Quelque 38 millions d'électeurs sont enregistrés mais tous ne se rendront pas aux urnes lundi, le vote n'ayant pas lieu dans un cinquième des 547 circonscriptions du pays. 

La majorité de ces zones, touchées par des violences ou des insurrections armées ou bien connaissant des problèmes logistiques, voteront le 6 septembre.

Atrocités et famine

Mais aucune date n'a été fixée pour les 38 circonscriptions du Tigré. 

Dans cette région, une opération militaire lancée par le gouvernement en novembre a dégénéré en un conflit dévastateur, marqué par de nombreux récits d'exactions sur les civils (massacres, viols...). 
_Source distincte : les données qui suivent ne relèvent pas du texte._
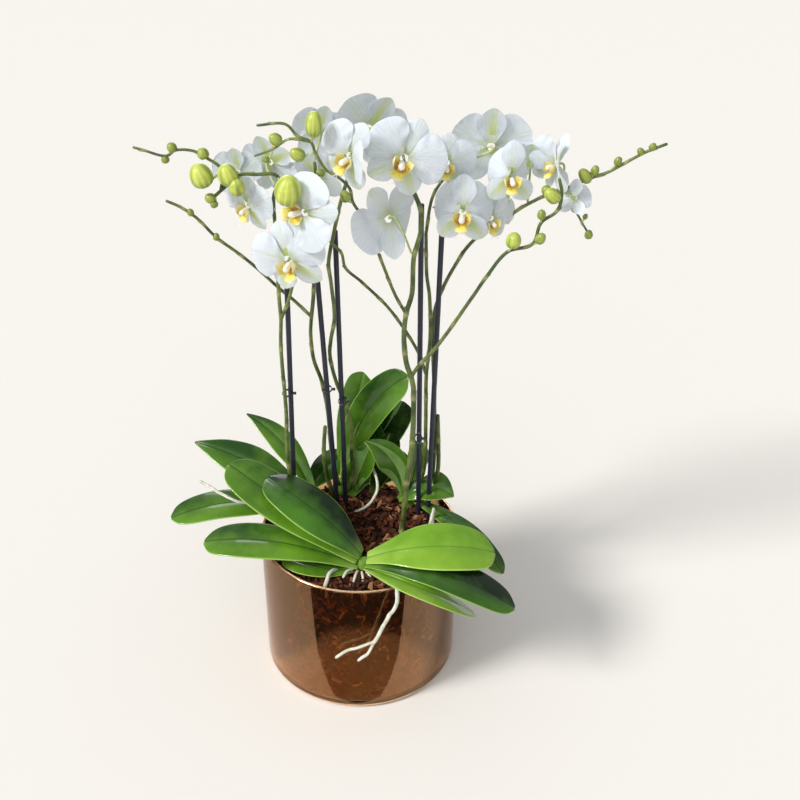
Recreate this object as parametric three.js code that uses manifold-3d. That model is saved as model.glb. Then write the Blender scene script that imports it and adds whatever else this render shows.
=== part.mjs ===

La Haute-Commissaire de l'ONU aux droits de l'homme Michelle Bachelet a rappelé lundi les «graves violations» des droits humains dans cette région, où la situation humanitaire est «terrible». Selon l'ONU, plus de 350 000 personnes y sont en situation de famine, ce que conteste le gouvernement éthiopien.

Cette guerre a entamé l'image pacificatrice du Premier ministre, et terni un scrutin qu'il voulait être le témoignage de son ambition démocratique.

Dans la région Oromia, la plus peuplée du pays et dont il est originaire, les deux principaux partis d'opposition régionaux boycottent le scrutin pour protester contre l'emprisonnement de leurs dirigeants ou pour dénoncer son manque d'équité.

Certains observateurs ont remis en cause la crédibilité du scrutin, notamment les Etats-Unis, inquiets de l'exclusion d'un si grand nombre d'électeurs et de la détention de responsables d'opposition. 

Les bureaux de vote doivent fermer à 18H00 (15H00 GMT). Le dépouillement débutera dans la soirée. Les premiers résultats d'ensemble ne sont pas attendus avant plusieurs jours.